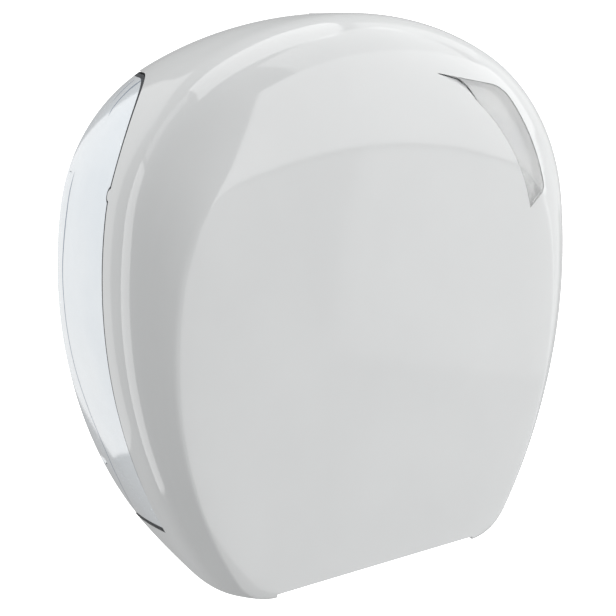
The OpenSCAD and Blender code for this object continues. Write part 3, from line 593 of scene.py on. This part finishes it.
def makeCover():
    skin = bodySolid(0, 0, glossAbs)
    combine(skin, bodySolid(cover["wall"], cover["backOpen"], glossAbs))
    combine(skin, prism(grow(seamDrawing(), cover["seamGap"]), -pastSide, pastSide, acrossPlace))
    for cut in coverCuts():
        combine(skin, cut)
    combine(skin, outletCut())
    for side in (-1, 1):
        addHingeEar(skin, side)
    depth, crown = cover["lockDepth"], bodyForm["height"] * shareAt(cover["lockDepth"])
    pad = crown - cover["wall"] - cover["padWall"]
    padTop, over = pad + cover["padWall"] + cover["padSunk"], crown + cover["pastSkin"]
    combine(skin, prism(circle(0, depth, cover["padRadius"]), pad, padTop, upPlace), "UNION")
    for x in cover["stakeX"]:
        addStake(skin, x)
    combine(skin, prism(circle(0, depth, cover["boreRadius"]), pad - cover["boreStart"], over, upPlace))
    combine(skin, prism(circle(0, depth, cover["bezelRadius"]), crown - cover["bezelWall"], over, upPlace))
    combine(skin, prism(windowDrawing(), window["cutStart"], pastSide, forwardPlace))
    combine(skin, makeLugs(), "UNION")
    return finishPiece(skin, "coverShell", glossAbs, "cover", "cover_shell")


makeCover()


# White sill in the upper corner of the window: it slopes in from the curved border towards the lens
sill = {
    "borderAngles": (67.9, 62.5, 58, 54, 50, 45.9),
    "inner": ((37.2, 291.9), (53.1, 288.2), (59, 284.1), (63.1, 278.9), (67.6, 272.8), (74.2, 268)),
    "sunk": 0.05, "slope": 0.34, "thickness": 1.6, "lensGap": 0.45, "rayStart": -300,
}


def sillBorders(steps=5):
    border = [onWindowArc(angle) for angle in sill["borderAngles"]]
    inner = [Vector(p) for p in sill["inner"]]
    finer = []
    for line in (border, inner):
        finer.append([a.lerp(b, i / steps) for a, b in zip(line, line[1:]) for i in range(steps)] + [line[-1]])
    return finer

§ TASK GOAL
Your task is to output all of the data above word for word.

§ ANSWER IN FULL
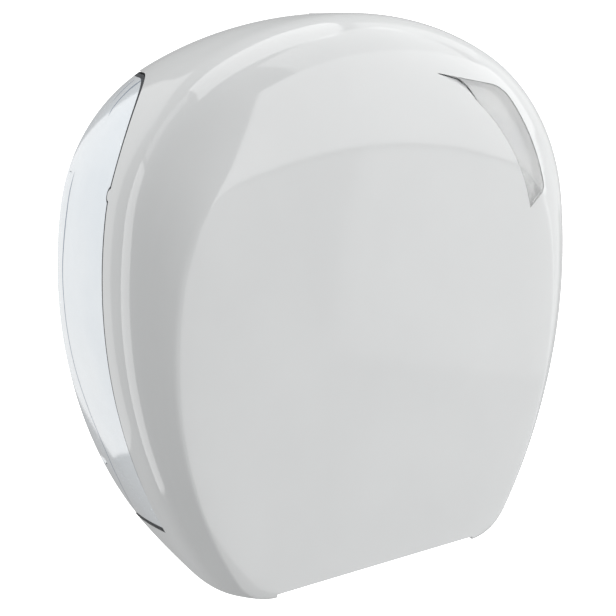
The OpenSCAD and Blender code for this object continues. Write part 3, from line 593 of scene.py on. This part finishes it.
def makeCover():
    skin = bodySolid(0, 0, glossAbs)
    combine(skin, bodySolid(cover["wall"], cover["backOpen"], glossAbs))
    combine(skin, prism(grow(seamDrawing(), cover["seamGap"]), -pastSide, pastSide, acrossPlace))
    for cut in coverCuts():
        combine(skin, cut)
    combine(skin, outletCut())
    for side in (-1, 1):
        addHingeEar(skin, side)
    depth, crown = cover["lockDepth"], bodyForm["height"] * shareAt(cover["lockDepth"])
    pad = crown - cover["wall"] - cover["padWall"]
    padTop, over = pad + cover["padWall"] + cover["padSunk"], crown + cover["pastSkin"]
    combine(skin, prism(circle(0, depth, cover["padRadius"]), pad, padTop, upPlace), "UNION")
    for x in cover["stakeX"]:
        addStake(skin, x)
    combine(skin, prism(circle(0, depth, cover["boreRadius"]), pad - cover["boreStart"], over, upPlace))
    combine(skin, prism(circle(0, depth, cover["bezelRadius"]), crown - cover["bezelWall"], over, upPlace))
    combine(skin, prism(windowDrawing(), window["cutStart"], pastSide, forwardPlace))
    combine(skin, makeLugs(), "UNION")
    return finishPiece(skin, "coverShell", glossAbs, "cover", "cover_shell")


makeCover()


# White sill in the upper corner of the window: it slopes in from the curved border towards the lens
sill = {
    "borderAngles": (67.9, 62.5, 58, 54, 50, 45.9),
    "inner": ((37.2, 291.9), (53.1, 288.2), (59, 284.1), (63.1, 278.9), (67.6, 272.8), (74.2, 268)),
    "sunk": 0.05, "slope": 0.34, "thickness": 1.6, "lensGap": 0.45, "rayStart": -300,
}


def sillBorders(steps=5):
    border = [onWindowArc(angle) for angle in sill["borderAngles"]]
    inner = [Vector(p) for p in sill["inner"]]
    finer = []
    for line in (border, inner):
        finer.append([a.lerp(b, i / steps) for a, b in zip(line, line[1:]) for i in range(steps)] + [line[-1]])
    return finer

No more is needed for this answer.